* [Goal of the exercise]: Reproduce exactly the lines from the line with "as_cutter(hollow)" through the line with "and gilt balls.", both included, and no other lines.

(Scripts that build objects)
● ● ● ● ● ● ●
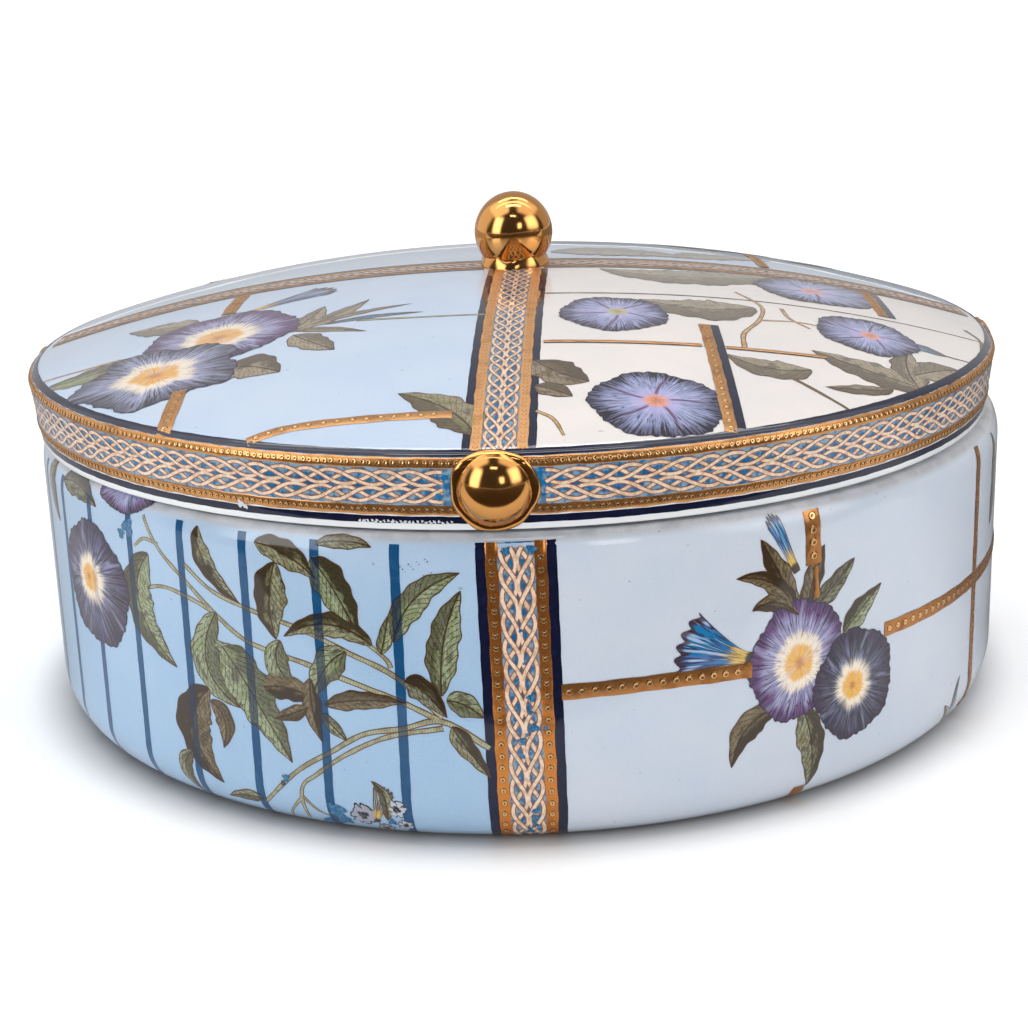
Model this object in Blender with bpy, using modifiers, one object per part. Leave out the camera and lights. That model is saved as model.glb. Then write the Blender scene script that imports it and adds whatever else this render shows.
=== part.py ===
"""Round porcelain box with a low domed lid, a ball finial and four balls round the lid's rim.

Two pieces, each one solid: the body, a straight-sided pot with a rolled shoulder, a drawn-in foot
and a raised collar inside its mouth, and the lid, a hollow dome whose upright rim drops over that
collar and rests on the pot's seat. The balls were luted to the lid before it was fired.

Metres, +Z up. The origin is on the table, under the middle of the lid.
"""

import math

import bpy

# The lid
BOX_RADIUS = 0.1270        # widest radius of the lid, and of the pot's wall
DOME_RISE = 0.0186         # from the lid's edge up to its middle
DOME_POWER = 2.27          # 2 is a parabola; more is flatter in the middle
RIM_HEIGHT = 0.0170        # upright rim, from the lid's foot to its edge
RIM_TAPER = 0.0020         # how much the rim draws in from its edge to its foot
EDGE_ROUND = 0.0024        # rounding where the dome turns down into the rim
RIM_WALL = 0.0036          # thickness of the rim
DOME_WALL = 0.0042         # thickness of the dome

# The pot
SEAT_HEIGHT = 0.0720       # height of the ledge that the lid rests on
BODY_WALL = 0.0048
FLOOR_THICKNESS = 0.0055
SHOULDER_IN = 0.0030       # the rolled shoulder: how far in, and how far down the wall
SHOULDER_DROP = 0.0065
FOOT_IN = 0.0085           # the curved foot: how far in, and how far up the wall
FOOT_UP = 0.0110
FOOT_RING_WIDTH = 0.0060   # flat ring that it stands on
FOOT_RECESS = 0.0016       # how far the underside is sunk inside that ring
FLOOR_FILLET = 0.0080      # inside corner between floor and wall
COLLAR_HEIGHT = 0.0045     # collar inside the mouth, above the seat
COLLAR_WALL = 0.0030

# How the lid sits
GAP = 0.0003               # between the two pieces where they touch
SEAT_PLAY = 0.0020         # room all round between the collar and the lid's rim when centred

# The balls
FINIAL_RADIUS = 0.0105
FINIAL_SINK = 0.0017       # how deep the finial is set into the dome
FINIAL_OFF_CENTRE = 0.0017 # it was set on by eye, a little to the right
FINIAL_COLLAR_RADIUS = 0.0094
FINIAL_COLLAR_HEIGHT = 0.0026
RIM_BALL_RADIUS = 0.0083
RIM_BALL_PROUD = 0.0049    # how far a rim ball stands out of the rim's wall
RIM_BALL_DROP = 0.0076     # its centre below the lid's edge
RIM_COLLAR_RADIUS = 0.0093 # gilt collar round each rim ball
RIM_COLLAR_PROUD = 0.0013
RIM_BALL_ANGLES = (-2.0, 89.5, 178.0, 269.5)  # degrees, from the front, towards the right

# How finely the round forms are cut
TURNS = 64                 # steps round a turned form
DOME_RINGS = 9
CORNER_STEPS = 4
BALL_SEGMENTS = 20
BALL_RINGS = 12

# Worked out from the sizes above
LID_SLIP = SEAT_PLAY - GAP                     # the lid has slid left until rim and collar touch
LID_FOOT = SEAT_HEIGHT + GAP                   # height of the lid's foot
EDGE_HEIGHT = LID_FOOT + RIM_HEIGHT
RIM_FOOT_RADIUS = BOX_RADIUS - RIM_TAPER       # outer radius of the rim at its foot
RIM_INNER_RADIUS = RIM_FOOT_RADIUS - RIM_WALL
COLLAR_RADIUS = RIM_INNER_RADIUS - SEAT_PLAY   # outer radius of the pot's collar
MOUTH_RADIUS = COLLAR_RADIUS - COLLAR_WALL
INNER_RADIUS = BOX_RADIUS - BODY_WALL          # inside of the pot's wall
CORNER_SOFT = 0.0006                           # small rounding on the collar's and the rim's corners


def polar(angle_deg: float, radius: float) -> tuple[float, float]:
    """Place at an angle from the front (-Y), turning towards the right (+X)."""
    angle = math.radians(angle_deg)
    return radius * math.sin(angle), -radius * math.cos(angle)


def dome_height(radius: float) -> float:
    """Height of the lid's upper face before its edge is rounded."""
    return EDGE_HEIGHT + DOME_RISE * (1.0 - (radius / BOX_RADIUS) ** DOME_POWER)


def quarter(start: tuple, corner: tuple, end: tuple, steps: int = CORNER_STEPS) -> list:
    """Points of a curve that leaves start towards corner and reaches end, ends included."""
    points = []
    for i in range(steps + 1):
        t = i / steps
        a, b, c = (1 - t) ** 2, 2 * t * (1 - t), t ** 2
        points.append(tuple(a * p + b * q + c * r for p, q, r in zip(start, corner, end)))
    return points


def oval_corner(centre: tuple, width: float, height: float, first: float, last: float,
                steps: int = CORNER_STEPS) -> list:
    """Points of an elliptical arc about a centre, from angle first to last in degrees."""
    points = []
    for i in range(steps + 1):
        angle = math.radians(first + (last - first) * i / steps)
        points.append((centre[0] + width * math.cos(angle), centre[1] + height * math.sin(angle)))
    return points


def rim_radius(height: float) -> float:
    """Outer radius of the rim's tapered wall at a height."""
    return BOX_RADIUS - RIM_TAPER * (EDGE_HEIGHT - height) / RIM_HEIGHT


def lid_outer_profile() -> list:
    """Radius and height down the outside of the lid, from its middle to under its foot."""
    last = BOX_RADIUS - EDGE_ROUND
    points = []
    for i in range(DOME_RINGS + 1):
        radius = last * math.sin(0.5 * math.pi * i / DOME_RINGS)
        points.append((radius, dome_height(radius)))
    turn_end = EDGE_HEIGHT - EDGE_ROUND
    points += quarter(points[-1], (BOX_RADIUS, EDGE_HEIGHT), (rim_radius(turn_end), turn_end))[1:]
    points.append((rim_radius(LID_FOOT + CORNER_SOFT), LID_FOOT + CORNER_SOFT))
    points.append((RIM_FOOT_RADIUS - CORNER_SOFT, LID_FOOT))
    points.append((0.0, LID_FOOT))
    return points


def lid_inner_profile() -> list:
    """Radius and height of the hollow under the lid, from its middle to below its foot."""
    top = BOX_RADIUS - RIM_WALL - EDGE_ROUND
    points = []
    for i in range(DOME_RINGS):
        radius = top * math.sin(0.5 * math.pi * i / (DOME_RINGS - 1))
        points.append((radius, dome_height(radius) - DOME_WALL))
    ceiling = points[-1][1]
    wall_top = ceiling - 2.0 * EDGE_ROUND
    points += quarter(points[-1], (rim_radius(ceiling) - RIM_WALL, ceiling),
                      (rim_radius(wall_top) - RIM_WALL, wall_top))[1:]
    below = LID_FOOT - RIM_HEIGHT
    points.append((RIM_INNER_RADIUS, LID_FOOT))
    points.append((RIM_INNER_RADIUS, below))
    points.append((0.0, below))
    return points


def body_profile() -> list:
    """Radius and height of the pot: over the floor, up inside, over the collar, down outside."""
    floor = FOOT_RECESS + FLOOR_THICKNESS
    step_in = INNER_RADIUS - MOUTH_RADIUS
    throat = SEAT_HEIGHT - BODY_WALL
    collar_top = SEAT_HEIGHT + COLLAR_HEIGHT
    ring_outer = BOX_RADIUS - FOOT_IN
    ring_inner = ring_outer - FOOT_RING_WIDTH
    points = [(0.0, floor), (0.5 * INNER_RADIUS, floor)]
    points += oval_corner((INNER_RADIUS - FLOOR_FILLET, floor + FLOOR_FILLET), FLOOR_FILLET,
                          FLOOR_FILLET, -90.0, 0.0)
    points.append((INNER_RADIUS, throat - step_in))
    points.append((MOUTH_RADIUS, throat))
    points.append((MOUTH_RADIUS, collar_top - CORNER_SOFT))
    points.append((MOUTH_RADIUS + CORNER_SOFT, collar_top))
    points.append((COLLAR_RADIUS - CORNER_SOFT, collar_top))
    points.append((COLLAR_RADIUS, collar_top - CORNER_SOFT))
    points.append((COLLAR_RADIUS, SEAT_HEIGHT))
    shoulder = (BOX_RADIUS - SHOULDER_IN, SEAT_HEIGHT - SHOULDER_DROP)
    points += oval_corner(shoulder, SHOULDER_IN, SHOULDER_DROP, 90.0, 0.0)
    points.append((BOX_RADIUS, 0.5 * (FOOT_UP + SEAT_HEIGHT - SHOULDER_DROP)))
    points += oval_corner((ring_outer, FOOT_UP), FOOT_IN, FOOT_UP, 0.0, -90.0, CORNER_STEPS + 1)
    points.append((ring_inner, 0.0))
    points.append((ring_inner - FOOT_RECESS, FOOT_RECESS))
    points.append((0.5 * ring_inner, FOOT_RECESS))
    points.append((0.0, FOOT_RECESS))
    return points


def material(name: str, colour: tuple, roughness: float, metallic: float = 0.0) -> bpy.types.Material:
    """A plain Principled material."""
    made = bpy.data.materials.new(name)
    made.use_nodes = True
    shader = made.node_tree.nodes["Principled BSDF"]
    shader.inputs["Base Color"].default_value = (*colour, 1.0)
    shader.inputs["Roughness"].default_value = roughness
    shader.inputs["Metallic"].default_value = metallic
    return made


def new_collection(name: str) -> bpy.types.Collection:
    """A collection linked to the scene."""
    made = bpy.data.collections.new(name)
    bpy.context.scene.collection.children.link(made)
    return made


def turned(name: str, profile: list, collection: bpy.types.Collection) -> bpy.types.Object:
    """A profile of (radius, height) points turned about the upright axis."""
    mesh = bpy.data.meshes.new(name)
    mesh.from_pydata([(radius, 0.0, height) for radius, height in profile],
                     [(i, i + 1) for i in range(len(profile) - 1)], [])
    made = bpy.data.objects.new(name, mesh)
    collection.objects.link(made)
    screw = made.modifiers.new("turn", "SCREW")
    screw.axis = "Z"
    screw.steps = TURNS
    screw.render_steps = TURNS
    screw.use_merge_vertices = True
    screw.merge_threshold = 0.00005
    screw.use_smooth_shade = True
    return made


def to_collection(made: bpy.types.Object, collection: bpy.types.Collection) -> None:
    """Moves a new primitive out of the scene's own collection."""
    for owner in list(made.users_collection):
        owner.objects.unlink(made)
    collection.objects.link(made)


def as_cutter(made: bpy.types.Object) -> None:
    """Marks an object as a tool that shapes another one."""
    made.hide_render = True
    made.display_type = "WIRE"


def ball(name: str, radius: float, place: tuple, turn: float,
         collection: bpy.types.Collection) -> bpy.types.Object:
    """A ball whose poles point out of the rim, or up when turn is None."""
    rotation = (0.0, 0.0, 0.0) if turn is None else (0.5 * math.pi, 0.0, math.radians(turn))
    bpy.ops.mesh.primitive_uv_sphere_add(segments=BALL_SEGMENTS, ring_count=BALL_RINGS,
                                         radius=radius, location=place, rotation=rotation)
    made = bpy.context.active_object
    made.name = name
    made.data.shade_smooth()
    to_collection(made, collection)
    as_cutter(made)
    return made


def collar(name: str, foot: float, top: float, height: float, place: tuple, turn: float,
           collection: bpy.types.Collection) -> bpy.types.Object:
    """A short cone round the foot of a ball, pointing out of the rim, or up when turn is None."""
    rotation = (0.0, 0.0, 0.0) if turn is None else (0.5 * math.pi, 0.0, math.radians(turn))
    bpy.ops.mesh.primitive_cone_add(vertices=BALL_SEGMENTS, radius1=foot, radius2=top,
                                    depth=height, location=place, rotation=rotation)
    made = bpy.context.active_object
    made.name = name
    to_collection(made, collection)
    as_cutter(made)
    return made


def lid_balls(collection: bpy.types.Collection) -> None:
    """The finial and the four rim balls, each with the collar of slip that holds it."""
    crown = dome_height(abs(FINIAL_OFF_CENTRE))
    finial_centre = crown + FINIAL_RADIUS - FINIAL_SINK
    ball("finial_ball", FINIAL_RADIUS, (FINIAL_OFF_CENTRE, 0.0, finial_centre), None, collection)
    collar_middle = crown + 0.5 * FINIAL_COLLAR_HEIGHT - FINIAL_SINK
    collar("finial_collar", FINIAL_COLLAR_RADIUS, 0.85 * FINIAL_COLLAR_RADIUS,
           FINIAL_COLLAR_HEIGHT + FINIAL_SINK, (FINIAL_OFF_CENTRE, 0.0, collar_middle), None,
           collection)
    height = EDGE_HEIGHT - RIM_BALL_DROP
    wall = rim_radius(height)
    for number, angle in enumerate(RIM_BALL_ANGLES):
        out = wall + RIM_BALL_PROUD - RIM_BALL_RADIUS
        ball(f"rim_ball_{number}", RIM_BALL_RADIUS, (*polar(angle, out), height), angle, collection)
        middle = wall + RIM_COLLAR_PROUD - 0.5 * (RIM_COLLAR_PROUD + RIM_WALL)
        collar(f"rim_collar_{number}", RIM_COLLAR_RADIUS, RIM_COLLAR_RADIUS - RIM_COLLAR_PROUD,
               RIM_COLLAR_PROUD + RIM_WALL, (*polar(angle, middle), height), angle, collection)


def add_boolean(target: bpy.types.Object, operation: str, other, by_collection: bool) -> None:
    """Joins to, or cuts from, a target another object or a whole collection."""
    boolean = target.modifiers.new(operation.lower(), "BOOLEAN")
    boolean.operation = operation
    boolean.solver = "EXACT"
    if by_collection:
        boolean.operand_type = "COLLECTION"
        boolean.collection = other
    else:
        boolean.object = other


def build() -> None:
    """Makes the two pieces."""
    for leftover in list(bpy.data.objects):
        bpy.data.objects.remove(leftover, do_unlink=True)
    parts = new_collection("porcelain_lidded_box")
    balls = new_collection("lid_balls")
    hollows = new_collection("hollows")

    pot = turned("box_body", body_profile(), parts)
    pot.location.x = LID_SLIP
    pot.data.materials.append(material("body_glaze", (0.60, 0.72, 0.84), 0.12))

    lid = turned("lid", lid_outer_profile(), parts)
    lid.data.materials.append(material("lid_glaze", (0.68, 0.76, 0.85), 0.12))
    lid_balls(balls)
    hollow = turned("lid_hollow", lid_inner_profile(), hollows)
    as_cutter(hollow)
    add_boolean(lid, "UNION", balls, True)
    add_boolean(lid, "DIFFERENCE", hollow, False)


build()
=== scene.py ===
"""Looks of the round porcelain box: glazed shells, painted panels, plaited bands and gilt balls.

Every painted motif is drawn on a flat chart in millimetres and then laid on the glaze. The chart of
a turned wall has across, the arc length round it from the front towards the right, and along, the
arc length up its profile. The chart of the dome is its plan, x to the right and y to the back.
"""

import logging
import math
from dataclasses import dataclass, field
from enum import Enum
from typing import Callable, ClassVar, Iterable, Protocol, Sequence

import bpy
import numpy as np
from mathutils import Matrix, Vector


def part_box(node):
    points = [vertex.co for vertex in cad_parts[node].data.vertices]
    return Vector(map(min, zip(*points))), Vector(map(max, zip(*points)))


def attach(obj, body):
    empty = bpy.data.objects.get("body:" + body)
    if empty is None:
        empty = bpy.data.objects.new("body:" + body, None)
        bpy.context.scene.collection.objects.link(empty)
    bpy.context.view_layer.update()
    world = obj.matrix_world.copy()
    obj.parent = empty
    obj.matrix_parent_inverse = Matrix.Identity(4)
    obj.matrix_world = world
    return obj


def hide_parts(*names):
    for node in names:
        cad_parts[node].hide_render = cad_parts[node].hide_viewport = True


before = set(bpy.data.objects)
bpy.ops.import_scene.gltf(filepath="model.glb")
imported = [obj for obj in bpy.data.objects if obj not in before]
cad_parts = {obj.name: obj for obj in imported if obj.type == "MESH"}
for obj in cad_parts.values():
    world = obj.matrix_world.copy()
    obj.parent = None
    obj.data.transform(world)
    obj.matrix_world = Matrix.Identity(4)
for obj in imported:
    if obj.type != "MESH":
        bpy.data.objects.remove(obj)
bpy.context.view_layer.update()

LOG = logging.getLogger("porcelain_box")
MM = 0.001
BODY = "root"
PAINT_MAP = "Paint"
SEAT_GAP = 0.3

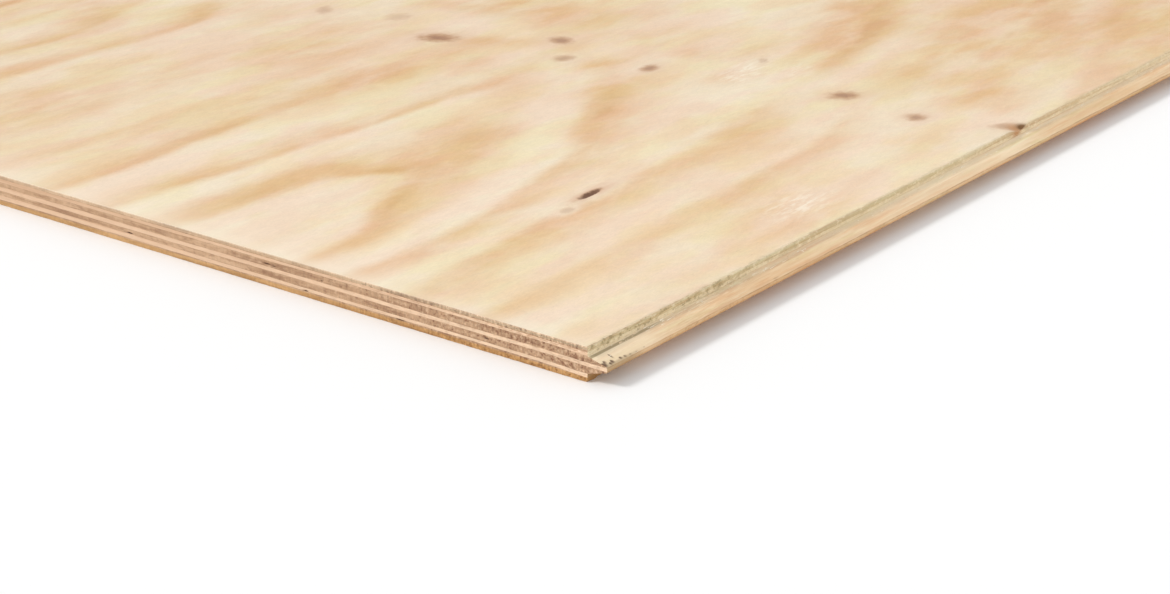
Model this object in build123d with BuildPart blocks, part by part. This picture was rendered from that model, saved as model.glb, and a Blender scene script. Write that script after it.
● ● ● ● ● ● ●
* [The response]:
    as_cutter(hollow)
    add_boolean(lid, "UNION", balls, True)
    add_boolean(lid, "DIFFERENCE", hollow, False)


build()
=== scene.py ===
"""Looks of the round porcelain box: glazed shells, painted panels, plaited bands and gilt balls.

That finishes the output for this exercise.